Goal of the exercise: Write out each line of the material again, word for word.

>> start Records

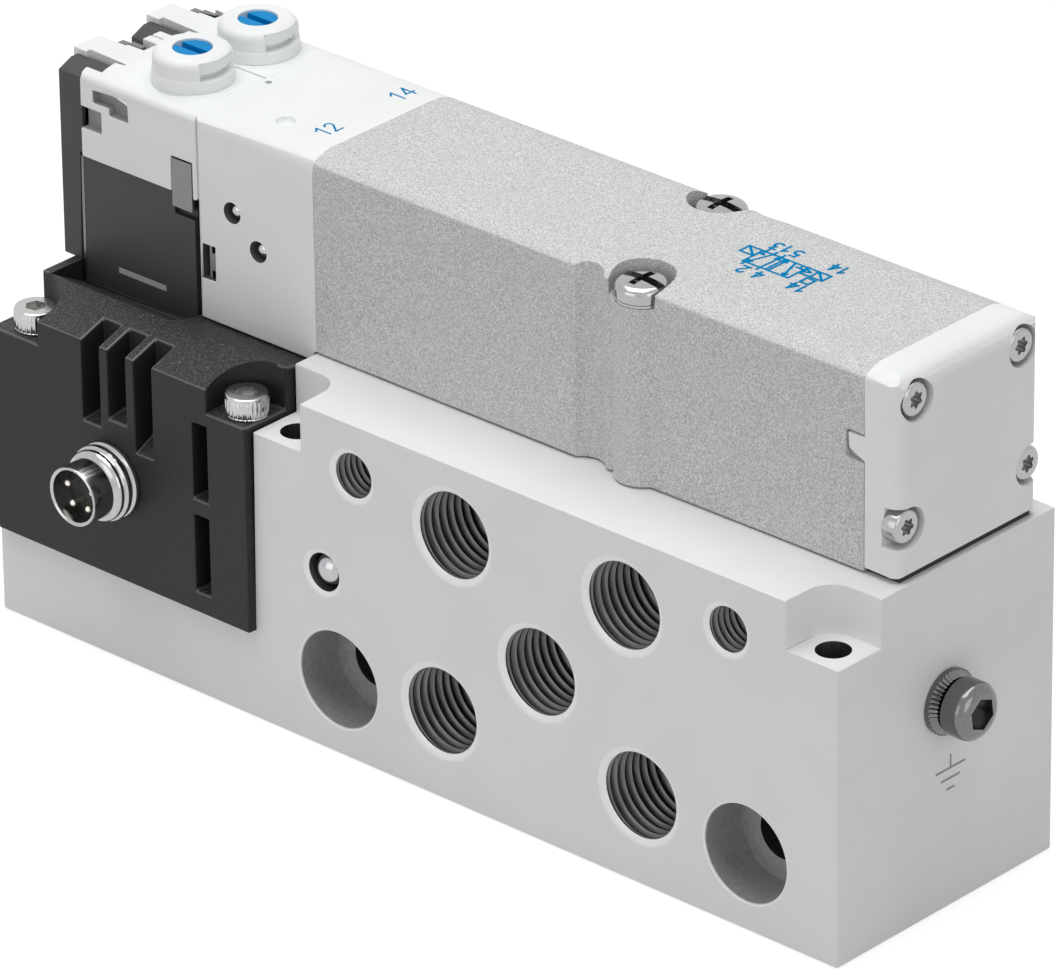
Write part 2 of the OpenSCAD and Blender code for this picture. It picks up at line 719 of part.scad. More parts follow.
// Turned spool with six lands, each with a groove for a seal ring
module spool() {
  color("#d4d6d6") difference() {
    union() {
      rod_x(spool_x0, spool_x1, valve_y, bore_z, spool_waist_d);
      for (x = land_stations)
        rod_x(x - land_w / 2, x + land_w / 2, valve_y, bore_z, land_d);
    }
    for (x = land_stations) difference() {
      rod_x(x - seal_w / 2 - run_play, x + seal_w / 2 + run_play, valve_y, bore_z,
        land_d + over);
      rod_x(x - land_w, x + land_w, valve_y, bore_z, seal_bore_d - 2 * run_play);
    }
  }
}

module seal_ring(x, w, d_out, d_in) {
  difference() {
    rod_x(x - w / 2, x + w / 2, valve_y, bore_z, d_out);
    rod_x(x - w, x + w, valve_y, bore_z, d_in);
  }
}

module spool_seals() {
  color("#1e1e1e") for (x = land_stations) seal_ring(x, seal_w, seal_d, seal_bore_d);
}

module piston(x0) {
  groove = 1.4;
  color("#5a5f66") difference() {
    rod_x(x0, x0 + piston_t, valve_y, bore_z, piston_d);
    difference() {
      rod_x(x0 + piston_t / 2 - groove / 2, x0 + piston_t / 2 + groove / 2, valve_y, bore_z,
        piston_d + over);
      rod_x(x0 - over, x0 + piston_t + over, valve_y, bore_z, piston_d - 2.4);
    }
  }
}

module piston_12() {
  piston(body_x0 + end_play);
}

module piston_14() {
  piston(spool_x1);
}

module piston_seals() {
  color("#1e1e1e") for (x = [body_x0 + end_play, spool_x1])
    seal_ring(x + piston_t / 2, 1.3, piston_bore_d - 2 * run_play, piston_d - 2.3);
}

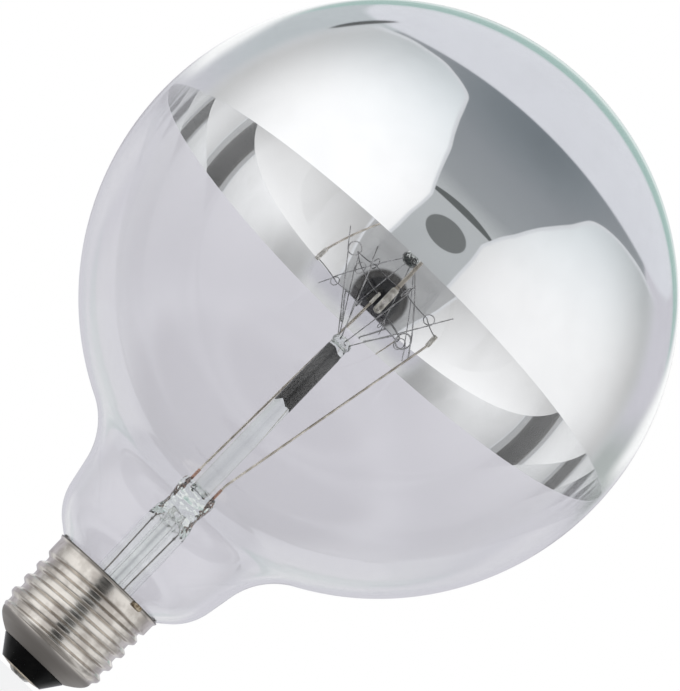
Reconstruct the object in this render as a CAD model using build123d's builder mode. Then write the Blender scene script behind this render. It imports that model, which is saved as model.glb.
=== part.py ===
# A large globe lamp with a mirrored crown and a screw cap, standing on its contact.
# Millimetres. The lamp's axis is Z, and Z is 0 at the flat tip of the contact's solder.
# The front, from which the two leads show side by side, faces -Y.

import os
from math import atan, cos, pi, radians, sin, sqrt, tan

from build123d import *

os.makedirs("parts", exist_ok=True)

# Globe and neck, one blown glass
GLOBE_DIAMETER = 125.0
GLASS_WALL = 0.7
NECK_TOP = 49.4
NECK_TOP_RADIUS = 22.2
NECK_TAPER = 11.3
NECK_FILLET = 15.8
SHOULDER_HEIGHT = 31.6
SHOULDER_FILLET = 12.3
NECK_END = 19.0
NECK_BEND_FILLET = 2.0

# Mirror inside the crown
MIRROR_FILM = 0.1
MIRROR_RIM_ABOVE_CENTRE = 0.5

# Screw cap
CAP_RADIUS = 13.0
CAP_HEIGHT = 27.0
CAP_WALL = 0.3
CAP_LIP = 0.35
CAP_CONE_TOP = 8.8
THREAD_PITCH = 3.629
THREAD_DEPTH = 0.95
CREST_BELOW_SKIRT = 0.05
THREAD_LEAD_IN = 0.7
THREAD_TOP = 23.1
THREAD_FIRST_CREST = 10.4
CEMENT_GAP = 0.95
SEAT_GAP = 0.05
NOTCH_WIDTH = 1.6
NOTCH_DEPTH = 0.9
SIDE_AZIMUTH = -54.3

# Insulator and contact
INSULATOR_TOP_RADIUS = 8.1
INSULATOR_TOP = 5.0
INSULATOR_END_RADIUS = 5.2
INSULATOR_END = 1.0
INSULATOR_DISH = 3.4
CONTACT_RADIUS = 4.8
CONTACT_WALL = 0.3
CONTACT_DISH = 0.45
CONTACT_EYE = 1.1
SOLDER_RADIUS = 2.7
SOLDER_FLAT = 1.4
SOLDER_RISE = 0.75
SOLDER_PLUG = 0.6
RIM_SOLDER_LENGTH = 2.7
RIM_SOLDER_WIDTH = 1.2
RIM_SOLDER_RISE = 0.45
RIM_SOLDER_EDGE = 0.3

# Stem: flare tube, press, exhaust tube and arbor
STEM_OFFSET = 0.85
FLARE_RADIUS = 4.75
FLARE_WALL = 0.75
FLARE_TUBE_FROM = 28.0
PRESS_BOTTOM = 45.4
PRESS_TOP = 54.4
PRESS_WIDTH = 8.5
PRESS_THICKNESS = 4.6
EXHAUST_RADIUS = 1.85
EXHAUST_BORE = 1.2
EXHAUST_TIP = 11.5
EXHAUST_TIP_LENGTH = 4.1
EXHAUST_TIP_GLASS = 1.2
EXHAUST_IN_PRESS = 1.6
BLOW_HOLE = 0.7
ARBOR_RADIUS = 2.05
ARBOR_SEAT = 1.4
BUTTON_HEIGHT = 95.7
BUTTON_RADIUS = 2.35
BUTTON_THICKNESS = 2.9
COAT_BELOW_BUTTON = 1.7
COAT_LENGTH = 16.4
COAT_WALL = 0.08
COAT_SLANT = 1.6
COAT_NOTCH = 1.7

# Wires
SEAL_WIRE = 0.45
SEAL_TAIL = 1.6
SEAL_STUB = 0.65
SEAL_STUB_HEIGHT = 1.9
LEAD_SPACING = 6.2
LEAD_WIRE = 0.5
LEAD_BEND = 1.5
OUTER_WIRE = 0.34
KNOT_RADIUS = 0.34
KNOT_DROP = 2.2
SUPPORT_WIRE = 0.25
LOOP_PITCH = 0.4
LOOP_TURNS = 1.0
FILAMENT_WIRE = 0.3
FILAMENT_GAP = 0.25
FILAMENT_SAG = 0.9
FILAMENT_BOW = 4.0
FILAMENT_KINK = 0.5
CLAMP_LENGTH = 3.0
CLAMP_WIDTH = 1.05
CLAMP_THICKNESS = 0.75
CLAMP_EDGE = 0.3
CLAMP_TOP = 111.6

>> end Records

Written answer:
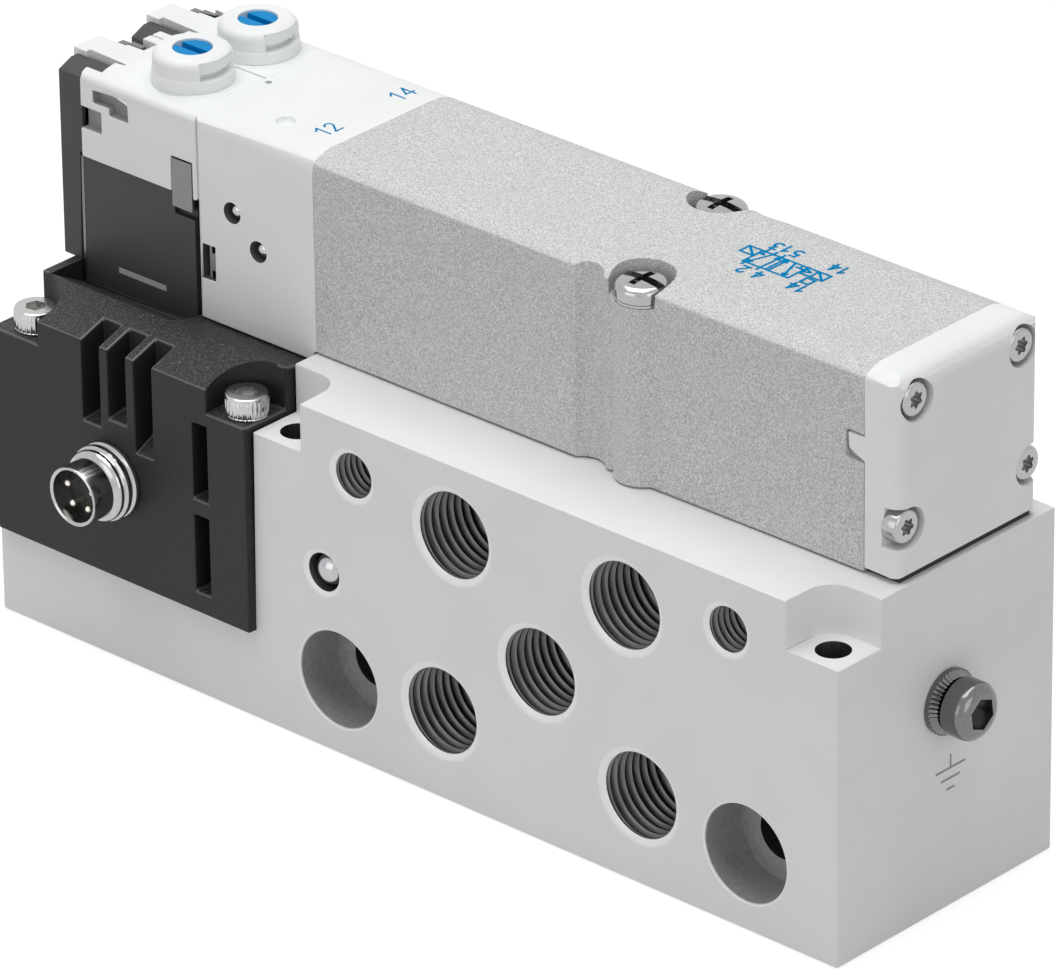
Write part 2 of the OpenSCAD and Blender code for this picture. It picks up at line 719 of part.scad. More parts follow.
// Turned spool with six lands, each with a groove for a seal ring
module spool() {
  color("#d4d6d6") difference() {
    union() {
      rod_x(spool_x0, spool_x1, valve_y, bore_z, spool_waist_d);
      for (x = land_stations)
        rod_x(x - land_w / 2, x + land_w / 2, valve_y, bore_z, land_d);
    }
    for (x = land_stations) difference() {
      rod_x(x - seal_w / 2 - run_play, x + seal_w / 2 + run_play, valve_y, bore_z,
        land_d + over);
      rod_x(x - land_w, x + land_w, valve_y, bore_z, seal_bore_d - 2 * run_play);
    }
  }
}

module seal_ring(x, w, d_out, d_in) {
  difference() {
    rod_x(x - w / 2, x + w / 2, valve_y, bore_z, d_out);
    rod_x(x - w, x + w, valve_y, bore_z, d_in);
  }
}

module spool_seals() {
  color("#1e1e1e") for (x = land_stations) seal_ring(x, seal_w, seal_d, seal_bore_d);
}

module piston(x0) {
  groove = 1.4;
  color("#5a5f66") difference() {
    rod_x(x0, x0 + piston_t, valve_y, bore_z, piston_d);
    difference() {
      rod_x(x0 + piston_t / 2 - groove / 2, x0 + piston_t / 2 + groove / 2, valve_y, bore_z,
        piston_d + over);
      rod_x(x0 - over, x0 + piston_t + over, valve_y, bore_z, piston_d - 2.4);
    }
  }
}

module piston_12() {
  piston(body_x0 + end_play);
}

module piston_14() {
  piston(spool_x1);
}

module piston_seals() {
  color("#1e1e1e") for (x = [body_x0 + end_play, spool_x1])
    seal_ring(x + piston_t / 2, 1.3, piston_bore_d - 2 * run_play, piston_d - 2.3);
}

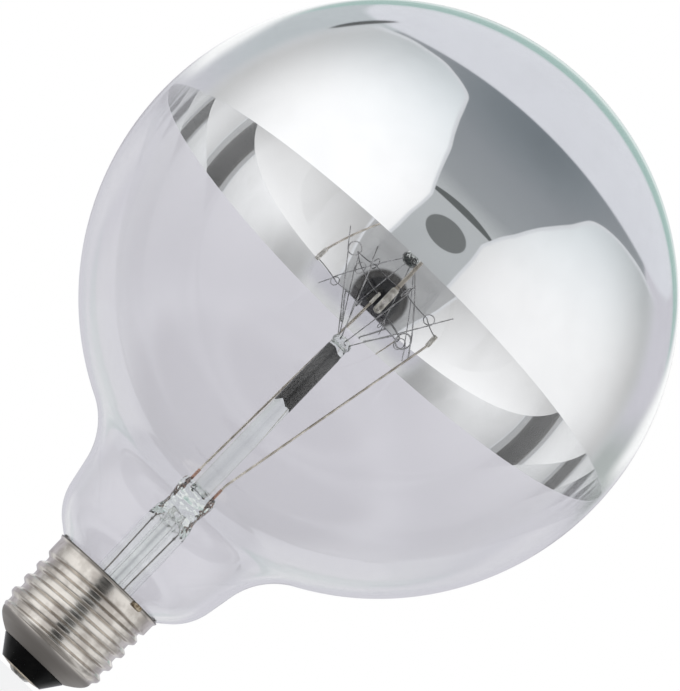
Reconstruct the object in this render as a CAD model using build123d's builder mode. Then write the Blender scene script behind this render. It imports that model, which is saved as model.glb.
=== part.py ===
# A large globe lamp with a mirrored crown and a screw cap, standing on its contact.
# Millimetres. The lamp's axis is Z, and Z is 0 at the flat tip of the contact's solder.
# The front, from which the two leads show side by side, faces -Y.

import os
from math import atan, cos, pi, radians, sin, sqrt, tan

from build123d import *

os.makedirs("parts", exist_ok=True)

# Globe and neck, one blown glass
GLOBE_DIAMETER = 125.0
GLASS_WALL = 0.7
NECK_TOP = 49.4
NECK_TOP_RADIUS = 22.2
NECK_TAPER = 11.3
NECK_FILLET = 15.8
SHOULDER_HEIGHT = 31.6
SHOULDER_FILLET = 12.3
NECK_END = 19.0
NECK_BEND_FILLET = 2.0

# Mirror inside the crown
MIRROR_FILM = 0.1
MIRROR_RIM_ABOVE_CENTRE = 0.5

# Screw cap
CAP_RADIUS = 13.0
CAP_HEIGHT = 27.0
CAP_WALL = 0.3
CAP_LIP = 0.35
CAP_CONE_TOP = 8.8
THREAD_PITCH = 3.629
THREAD_DEPTH = 0.95
CREST_BELOW_SKIRT = 0.05
THREAD_LEAD_IN = 0.7
THREAD_TOP = 23.1
THREAD_FIRST_CREST = 10.4
CEMENT_GAP = 0.95
SEAT_GAP = 0.05
NOTCH_WIDTH = 1.6
NOTCH_DEPTH = 0.9
SIDE_AZIMUTH = -54.3

# Insulator and contact
INSULATOR_TOP_RADIUS = 8.1
INSULATOR_TOP = 5.0
INSULATOR_END_RADIUS = 5.2
INSULATOR_END = 1.0
INSULATOR_DISH = 3.4
CONTACT_RADIUS = 4.8
CONTACT_WALL = 0.3
CONTACT_DISH = 0.45
CONTACT_EYE = 1.1
SOLDER_RADIUS = 2.7
SOLDER_FLAT = 1.4
SOLDER_RISE = 0.75
SOLDER_PLUG = 0.6
RIM_SOLDER_LENGTH = 2.7
RIM_SOLDER_WIDTH = 1.2
RIM_SOLDER_RISE = 0.45
RIM_SOLDER_EDGE = 0.3

# Stem: flare tube, press, exhaust tube and arbor
STEM_OFFSET = 0.85
FLARE_RADIUS = 4.75
FLARE_WALL = 0.75
FLARE_TUBE_FROM = 28.0
PRESS_BOTTOM = 45.4
PRESS_TOP = 54.4
PRESS_WIDTH = 8.5
PRESS_THICKNESS = 4.6
EXHAUST_RADIUS = 1.85
EXHAUST_BORE = 1.2
EXHAUST_TIP = 11.5
EXHAUST_TIP_LENGTH = 4.1
EXHAUST_TIP_GLASS = 1.2
EXHAUST_IN_PRESS = 1.6
BLOW_HOLE = 0.7
ARBOR_RADIUS = 2.05
ARBOR_SEAT = 1.4
BUTTON_HEIGHT = 95.7
BUTTON_RADIUS = 2.35
BUTTON_THICKNESS = 2.9
COAT_BELOW_BUTTON = 1.7
COAT_LENGTH = 16.4
COAT_WALL = 0.08
COAT_SLANT = 1.6
COAT_NOTCH = 1.7

# Wires
SEAL_WIRE = 0.45
SEAL_TAIL = 1.6
SEAL_STUB = 0.65
SEAL_STUB_HEIGHT = 1.9
LEAD_SPACING = 6.2
LEAD_WIRE = 0.5
LEAD_BEND = 1.5
OUTER_WIRE = 0.34
KNOT_RADIUS = 0.34
KNOT_DROP = 2.2
SUPPORT_WIRE = 0.25
LOOP_PITCH = 0.4
LOOP_TURNS = 1.0
FILAMENT_WIRE = 0.3
FILAMENT_GAP = 0.25
FILAMENT_SAG = 0.9
FILAMENT_BOW = 4.0
FILAMENT_KINK = 0.5
CLAMP_LENGTH = 3.0
CLAMP_WIDTH = 1.05
CLAMP_THICKNESS = 0.75
CLAMP_EDGE = 0.3
CLAMP_TOP = 111.6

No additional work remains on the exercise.